SF Weekly’s Matt Smith reports on a new project that’s well worth watching—one that will investigate the impact of the decline of newspapers in the San Francisco Bay Area.
David Weir, a Bay Area journalist who co-founded the Center for Investigative Reporting, and a team of seven other journalists are pitching this eight-part project on Spot.us.
But the Weir team is right to lament the passing of a thriving Chronicle newsroom that once boasted 575 staffers and is now down to 175, according to the spot.us pitch. And that’s not even mentioning the once-ambitious Examiner.
For a sense of what we’ve lost during the past 15 years, it’s useful to peruse old copies of the Chron and Ex in the San Francisco Public Library film archives. Seeing a facsimile of the physical papers — rather than individual articles retrieved from web archives — provides a sense of how richly served San Francisco used to be when compared to the present.
A typical front page — of both publications — had multiple local exposes that might involve weeks of work, sometimes from several reporters. Likewise, the local sections were filled with hard news that took intense reporting to produce.
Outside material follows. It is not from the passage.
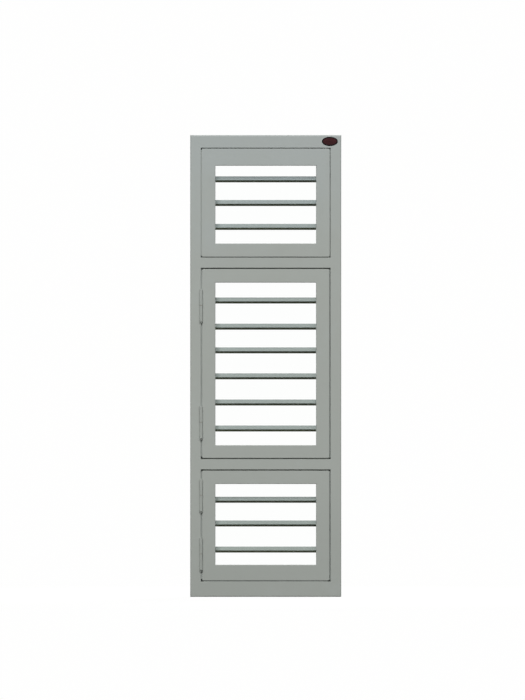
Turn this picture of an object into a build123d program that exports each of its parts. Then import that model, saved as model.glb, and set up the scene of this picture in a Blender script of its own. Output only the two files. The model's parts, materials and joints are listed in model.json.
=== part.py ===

“How do you measure what no longer exists?” Weir says. “It’s like losing diversity in your ecosystem. When you lose a species, you simply lose a species.”
Go donate some money to help this get off the ground. They’re almost to the goal, which is just $3,000.
— The Washington Post has a good piece on Democratic Representative Maxine Waters’s meddling to get a bailout for a friend’s bank—one in which her husband owned a lot of stock and on whose board he had served.
The interesting thing here is not just the Waters corruption angle, it’s also that the Bush administration knew of her connections and went along with it anyway. This email references Kevin Cohee, OneUnited Bank’s CEO:
Inside the FDIC, however, officials immediately connected Paulson’s decision with Waters’s family ties to the bank. “Evidently Kevin has called Maxine Waters. … (Is it her husband who is on the board?) … to complain about our mistreatment of the bank,” Doreen Eberly, then regional director, wrote to Boston area director Daniel Frye on Sept. 9. “Yes, husband of Maxine,” replied Frye.
The chairman of OneUnited Bank, a friend of Rep. Maxine Waters (D-Calif.), had rendered it insolvent through lavish spending and bad investments, according to the examiners’ written accounts. But by the end of that year, after Waters arranged a key Treasury Department meeting for the bank, it had won a bailout loan and a unique exemption from the FDIC’s accounting rules.
“There are some really good people expressing very strong opinions regarding what they view as a travesty of justice regarding the special treatment this institution is receiving,” acting regional director John M. Lane warned in a March 2009 e-mail to Christopher J. Spoth, a senior FDIC consumer protection official.
Here’s how the sausage is made:
One e-mail dated Sept. 29 (2008) makes clear that top FDIC officials believed that members of the Congressional Black Caucus would try to stymie the administration’s Troubled Asset Relief Program bill authorizing a broad bailout of many financial institutions if it lacked a provision specifically helping OneUnited.
Alas, the Post doesn’t link to the emails. Boo.
— Blogger Ed Morrissey of Hot Air gets it wrong on Sarah Palin, the press, and inflation.
What a surprise! Who could have predicted this? Well, Sarah Palin for one, who predicted it last fall and got a round of laughter from the media for her insight. Palin warned that the weakening of the dollar through the Fed’s second round of quantitative easing would create an inflationary pressure that would hit families hardest.
The reason Palin got “laughter from the media,” including from me, is because she got it wrong that prices had already risen significantly in the past year. Then, to defend herself and attack a Wall Street Journal reporter, she misled people about what the paper had written. Here’s what she (or her ghostwriter, more likely) wrote:
Mr. Reddy takes aim at this. He writes: “Grocery prices haven’t risen all that significantly, in fact.” Really? That’s odd, because just last Thursday, November 4, I read an article in Mr. Reddy’s own Wall Street Journal titled “Food Sellers Grit Teeth, Raise Prices: Packagers and Supermarkets Pressured to Pass Along Rising Costs, Even as Consumers Pinch Pennies.”
The article noted that “an inflationary tide is beginning to ripple through America’s supermarkets and restaurants Prices of staples including milk, beef, coffee, cocoa and sugar have risen sharply in recent months.”